In January 2008, I visited many of the
areas in the table above. I found and photographed several
prefab bungalows in the Moredun (Craigour) area:
© |
|
Acknowledgements
(1) Thank you to Neil Lawrence,
Fountainbridge, Edinburgh for providing the details above.
Neil tells me:
-
The numbers of the individual types of prefabs were taken
from Edinburgh Council Minutes.
- The numbers built by each scheme
have been worked out from various sources: City drainage records,
old OS maps and more Edinburgh Council Minutes. There seems to be
very little in the way of proper documented information on Prefabs
in general. They were built under special war-time powers and
didn’t require formal planning or building warrant permissions.
(2) Thank
you to Bob Henderson, Burdiehouse Edinburgh for telling me that
there were still some prefab bungalows to be found around Moredun.
I found some at:
- Craigour Avenue
- Craigour Crescent
- Craigour Drive
- Craigour Grove
- Moredun Park
- Moredun Park Court
There may well be others. |
|
Exhibition |
|
Treasured Places
The
exhibition, Treasured Places, was displayed at the City Art
Centre from 25 October 2008 to 17 January 2009 to commemorate the
centenary of RCAHMS (The Royal Commission on the Ancient and
Historical Monuments of Scotland).
The
exhibition featured a wide variety of properties in Scotland,
including an Edinburgh prefab, No 55 - possibly
55 Craigour Avenue.
The
exhibition explained that this was one of 32,000 prefabs erected
in Scotland in the late 1940s. It had been supplied by AIROH
(Architectural Industries Research Organisation on housing).

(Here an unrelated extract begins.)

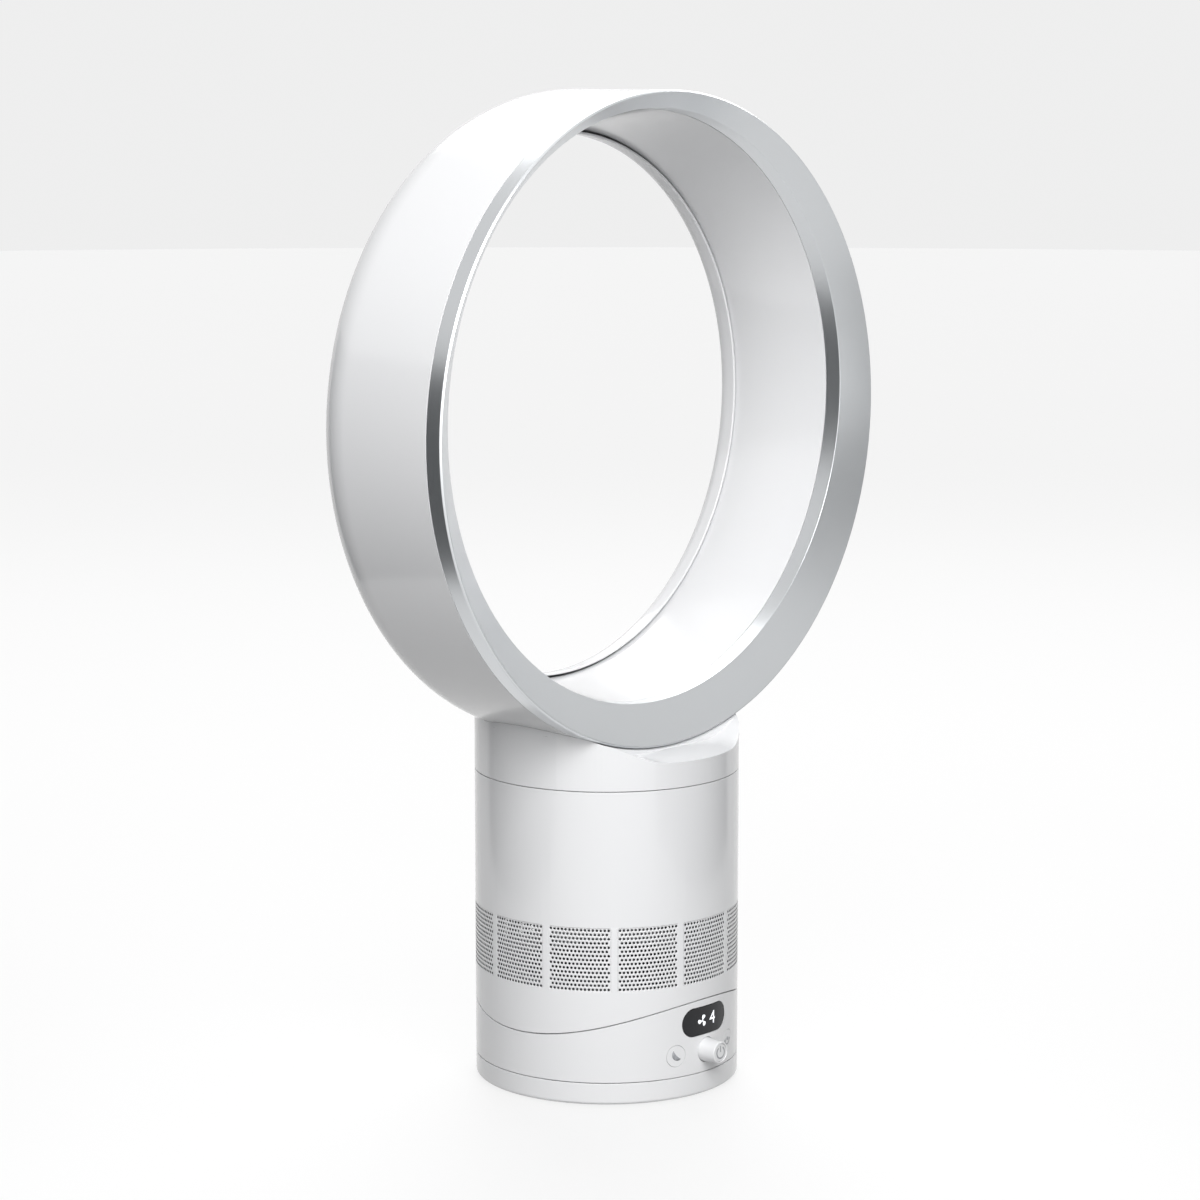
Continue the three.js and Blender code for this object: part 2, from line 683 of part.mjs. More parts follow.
addPiece(tower, "diffuser", greyPlastic, join(
  tube(bucketRadius + clearance, bucketRadius + 1.5, bucketBottom + 2, bucketSplit - 1),
  ...Array.from({ length: diffuserVanes }, (_, i) => curvedVane(
    bucketRadius + 0.8, housingInner - clearance - 0.4, bladeThickness, vaneSweep, 2,
    bucketBottom + 2, bucketSplit - 1,
  ).rotateZ((i / diffuserVanes) * 2 * Math.PI)),
));

const statorBottom = bucketBottom + 5;
const statorTop = statorBottom + 15;
addPiece(tower, "lower_bearing", steel, tube(
  shaftRadius + clearance, bearingRadius, bucketBottom + bucketWall + clearance, statorBottom - 1, smallSides,
));
addPiece(tower, "upper_bearing", steel, tube(
  shaftRadius + clearance, bearingRadius, statorTop + 1, statorTop + 3.5, smallSides,
));
addPiece(tower, "motor_stator", motorSteel, tube(
  rotorRadius + 0.6, bucketInner - clearance - 8, statorBottom, statorTop,
));
addPiece(fan, "motor_rotor", steel, turned([
  [0, impellerBottom + 1], [shaftRadius, impellerBottom + 1], [shaftRadius, statorBottom],
  [rotorRadius, statorBottom], [rotorRadius, statorTop], [shaftRadius, statorTop],
  [shaftRadius, statorTop + 3], [0, statorTop + 3],
], 24));

// ---- Air loop: outer shell with the rounded back and lip, inner shell, silver front trim

// The hole is set higher than the outside: full lift at the hole, none at the outer wall.
function raiseHole(geometry) {
  const place = geometry.attributes.position;
  const point = new THREE.Vector3();
  for (let i = 0; i < place.count; i++) {
    point.fromBufferAttribute(place, i);
    const radius = Math.hypot(point.x, point.z);
    const share = THREE.MathUtils.clamp((loopRadius - loopWall - radius) / (trimFace - loopWall), 0, 1);
    const back = (point.y - trimFaceBack) / (lipFront - trimFaceBack);
    place.setZ(i, point.z + share * THREE.MathUtils.lerp(riseFront, riseRear, back));
  }
  return geometry;
}

// The loop's back, from the outer wall round to the lip; inset moves it towards the hollow.
function backCurve(inset) {
  const outer = loopRadius - inset;
  const rear = loopRear - inset;
  const crown = loopRadius - rearCrownInset;
  const lip = lipRadius + inset;
  const path = new THREE.Path();
  path.moveTo(outer, rearRoundStart);
  path.bezierCurveTo(outer, rearRoundStart + 13, crown + 8, rear, crown, rear);
  path.bezierCurveTo(crown - 5.5, rear, lip, rear - 3, lip, rear - 8.2);
  return path.getPoints(5).map(({ x, y }) => [x, y]);
}

// The loop's outside grown by a gap, without its hole: what the collar is cut by.
function loopEnvelope(grow) {
  const rear = loopRear + grow;
  const back = backCurve(-grow).filter(([radius]) => radius > loopRadius - rearCrownInset);
  const front = loopFront - grow;
  return raiseHole(turnedAboutY([
    [0, front], [loopRadius + grow, front], ...back, [loopRadius - rearCrownInset, rear], [0, rear],
  ], loopSides)).translate(0, 0, loopZ);
}

const shellFront = loopFront + trimBand + clearance;
const lipWall = 1.1;
const shellProfile = [
  [loopRadius, shellFront], ...backCurve(0), [lipRadius, lipFront], [lipRadius + lipWall, lipFront],
  ...backCurve(loopWall).filter(([radius]) => radius > lipRadius + loopWall + 0.1).reverse(),
  [loopRadius - loopWall, shellFront],
];
const spigotTop = -loopRadius + neckHalfX ** 2 / loopRadius;
const spigotSpan = [-loopRadius - neckDrop, spigotTop];
const spigot = cut(
  block([-neckHalfX, neckHalfX], [-neckHalfY, neckHalfY], spigotSpan),
  rodAlongY(loopRadius - loopWall / 2, -neckHalfY - 5, neckHalfY + 5, loopSides),
);
const neckHoleX = neckHalfX - neckWall;
const neckHoleY = neckHalfY - neckWall;
addPiece(loop, "loop_outer_shell", glossWhite, cut(
  join(raiseHole(turnedAboutY(shellProfile, loopSides)), spigot),
  block([-neckHoleX, neckHoleX], [-neckHoleY, neckHoleY], [-loopRadius - neckDrop - 1, spigotTop + 3]),
));

const noseRadius = lipRadius + lipWall + slotGap;
const innerFront = trimBack + clearance;
const flangeOuter = loopRadius - loopWall - 2 * clearance - gasketWidth;
function innerFace() {
  const path = new THREE.Path();
  path.moveTo(apertureRadius - 0.3, innerFront);
  path.bezierCurveTo(apertureRadius - 4, innerFront + 18, noseRadius, lipFront - 16, noseRadius, lipFront);
  path.bezierCurveTo(noseRadius, noseRear - 1, noseRadius + 0.5, noseRear, noseRadius + 1.4, noseRear);
  return path.getPoints(5).map(({ x, y }) => [x, y]);
}
addPiece(loop, "loop_inner_shell", glossWhite, raiseHole(turnedAboutY([
  ...innerFace(),
  [noseRadius + 2.4, noseRear - 1.2], [noseRadius + 2.4, lipFront - 6],
  [apertureRadius + 1.6, innerFront + 4], [apertureRadius + 1.9, innerFront + 2],
  [flangeOuter, innerFront + 2], [flangeOuter, innerFront],
], loopSides)));

addPiece(loop, "loop_gasket", rubber, raiseHole(turnedAboutY([
  [flangeOuter + clearance, innerFront], [flangeOuter + clearance + gasketWidth, innerFront],
  [flangeOuter + clearance + gasketWidth, innerFront + 2], [flangeOuter + clearance, innerFront + 2],
], loopSides)));

addPiece(loop, "loop_front_trim", satinSilver, raiseHole(turnedAboutY([
  [loopRadius, loopFront + trimBand], [loopRadius, loopFront + 0.9], [loopRadius - 0.9, loopFront],
  [apertureRadius, trimFaceBack], [apertureRadius - 0.2, trimBack],
  [apertureRadius + trimWall, trimBack], [apertureRadius + trimWall, trimFaceBack + trimWall],
  [loopRadius - trimWall, loopFront + 2 * trimWall], [loopRadius - trimWall, loopFront + trimBand],
], loopSides)));

// ---- Collar: the tower's top, hollowed to the loop's outside, with the throat for the air

function collarTopCutters(drop) {
  const rim = loopFront - clearance;
  const far = 2 * bodyRadius;
  const frontSlope = (collarFrontRimZ - collarFrontEdgeZ) / (bodyRadius + rim);
  const rearSlope = (collarRearRimZ - collarRearEdgeZ) / (bodyRadius - rearRoundStart);
  const high = loopZ;
  return [
    crossPrism([
      [-far, collarFrontEdgeZ - frontSlope * (far - bodyRadius) - drop], [rim + drop, collarFrontRimZ - drop],
      [rim + drop, high], [-far, high],
    ], far),
    crossPrism([
      [rearRoundStart, collarRearRimZ - drop], [far, collarRearEdgeZ - rearSlope * (far - bodyRadius) - drop],
      [far, high], [rearRoundStart, high],
    ], far),
    loopEnvelope(clearance + drop),
  ];
}

const throatX = neckHalfX + 2 * clearance + neckSealThickness;
const throatY = neckHalfY + 2 * clearance + neckSealThickness;
const throatWall = 2.2;
const throatBottom = loopBottom - neckDrop;
const roughCollarTop = loopBottom + 20;
const collarShell = cut(
  cut(rod(bodyRadius, collarBottom, roughCollarTop, bodySides), ...collarTopCutters(0)),
  cut(rod(bodyInner, collarBottom - 5, roughCollarTop, bodySides), ...collarTopCutters(collarRoof)),
);
const spigotWall = 2;
const spigotRadius = bodyInner - clearance;
const spigotRing = turned([
  [spigotRadius - spigotWall, collarBottom - collarSpigot], [spigotRadius, collarBottom - collarSpigot],
  [spigotRadius, collarBottom], [bodyInner + 1, collarBottom],
  [bodyInner + 1, collarBottom + spigotWall], [spigotRadius - spigotWall, collarBottom + spigotWall],
], bodySides);
const throat = cut(
  block([-throatX - throatWall, throatX + throatWall], [-throatY - throatWall, throatY + throatWall],
    [throatBottom, roughCollarTop]),
  ...collarTopCutters(0).slice(2),
);
addPiece(tower, "collar", glossWhite, cut(
  join(collarShell, spigotRing, throat),
  block([-throatX, throatX], [-throatY, throatY], [throatBottom - 5, roughCollarTop]),
));

addPiece(tower, "neck_seal", rubber, cut(
  block([-throatX + clearance, throatX - clearance], [-throatY + clearance, throatY - clearance],
    [throatBottom + 0.5, throatBottom + 4.5]),
  block([-neckHalfX - clearance, neckHalfX + clearance], [-neckHalfY - clearance, neckHalfY + clearance],
    [throatBottom - 1, throatBottom + 6]),
));

export default fan;
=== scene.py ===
import math

import bmesh
import bpy
from mathutils import Matrix, Vector
from mathutils.geometry import interpolate_bezier


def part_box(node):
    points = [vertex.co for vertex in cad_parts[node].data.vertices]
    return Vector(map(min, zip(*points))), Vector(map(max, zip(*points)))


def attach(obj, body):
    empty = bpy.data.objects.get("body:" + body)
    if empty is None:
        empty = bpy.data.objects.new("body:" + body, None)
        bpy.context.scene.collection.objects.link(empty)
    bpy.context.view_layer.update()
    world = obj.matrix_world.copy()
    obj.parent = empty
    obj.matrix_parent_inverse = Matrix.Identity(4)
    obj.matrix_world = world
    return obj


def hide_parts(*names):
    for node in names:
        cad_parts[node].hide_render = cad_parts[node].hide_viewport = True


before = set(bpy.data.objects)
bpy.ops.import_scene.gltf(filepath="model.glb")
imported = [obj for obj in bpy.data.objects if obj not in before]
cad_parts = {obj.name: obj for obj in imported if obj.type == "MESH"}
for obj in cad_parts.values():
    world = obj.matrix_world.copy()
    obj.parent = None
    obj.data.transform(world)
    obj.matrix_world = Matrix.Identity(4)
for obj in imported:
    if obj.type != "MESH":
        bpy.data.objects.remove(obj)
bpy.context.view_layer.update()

mm = 0.001
full_turn = 2 * math.pi


# ---- Camera: low, in front of the fan and to its left, with a long lens, so that the loop shows
# both its silver face and the depth of its white outer shell.

camera_angle = math.radians(-48.26)
camera_reach = 1.67293
camera = bpy.data.objects.new("camera", bpy.data.cameras.new("camera"))
camera.location = (math.sin(camera_angle) * camera_reach, -math.cos(camera_angle) * camera_reach, 0.49312)
camera.rotation_euler = (math.radians(81.08), 0, camera_angle)
camera.data.lens = 106.69
camera.data.sensor_width = 36
camera.data.shift_x = -0.0056
bpy.context.scene.collection.objects.link(camera)
bpy.context.scene.camera = camera
bpy.context.scene.view_settings.view_transform = "Standard"


# ---- Room: a wide pale floor that glows a little under an even white sky. A wide soft lamp stands in
# front, a key lamp above it, one over the fan and one behind it. Low grey screens at the sides put soft dark bands
# into the white and silver curves.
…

Prefabs were detached and had large gardens. They were
usually popular with their owners.
Prefabs were constructed of aluminium because, following the end
of World War II. Prefabs were partly assembled
(prefabricated) in factories before being delivered to the site.
In
Scotland, 3,205 prefabs survived to 1971. Here is one of
several in the Craigour and Moredun, Edinburgh that was
still occupied and appeared to be in good condition in 2008:
© |
|
Recollections
0.
Alan Bass
Craigour, Edinburgh |
|
Thank you to Alan Bass for contacting me when he recognised a
picture of the prefab that he used to live in at Craigour.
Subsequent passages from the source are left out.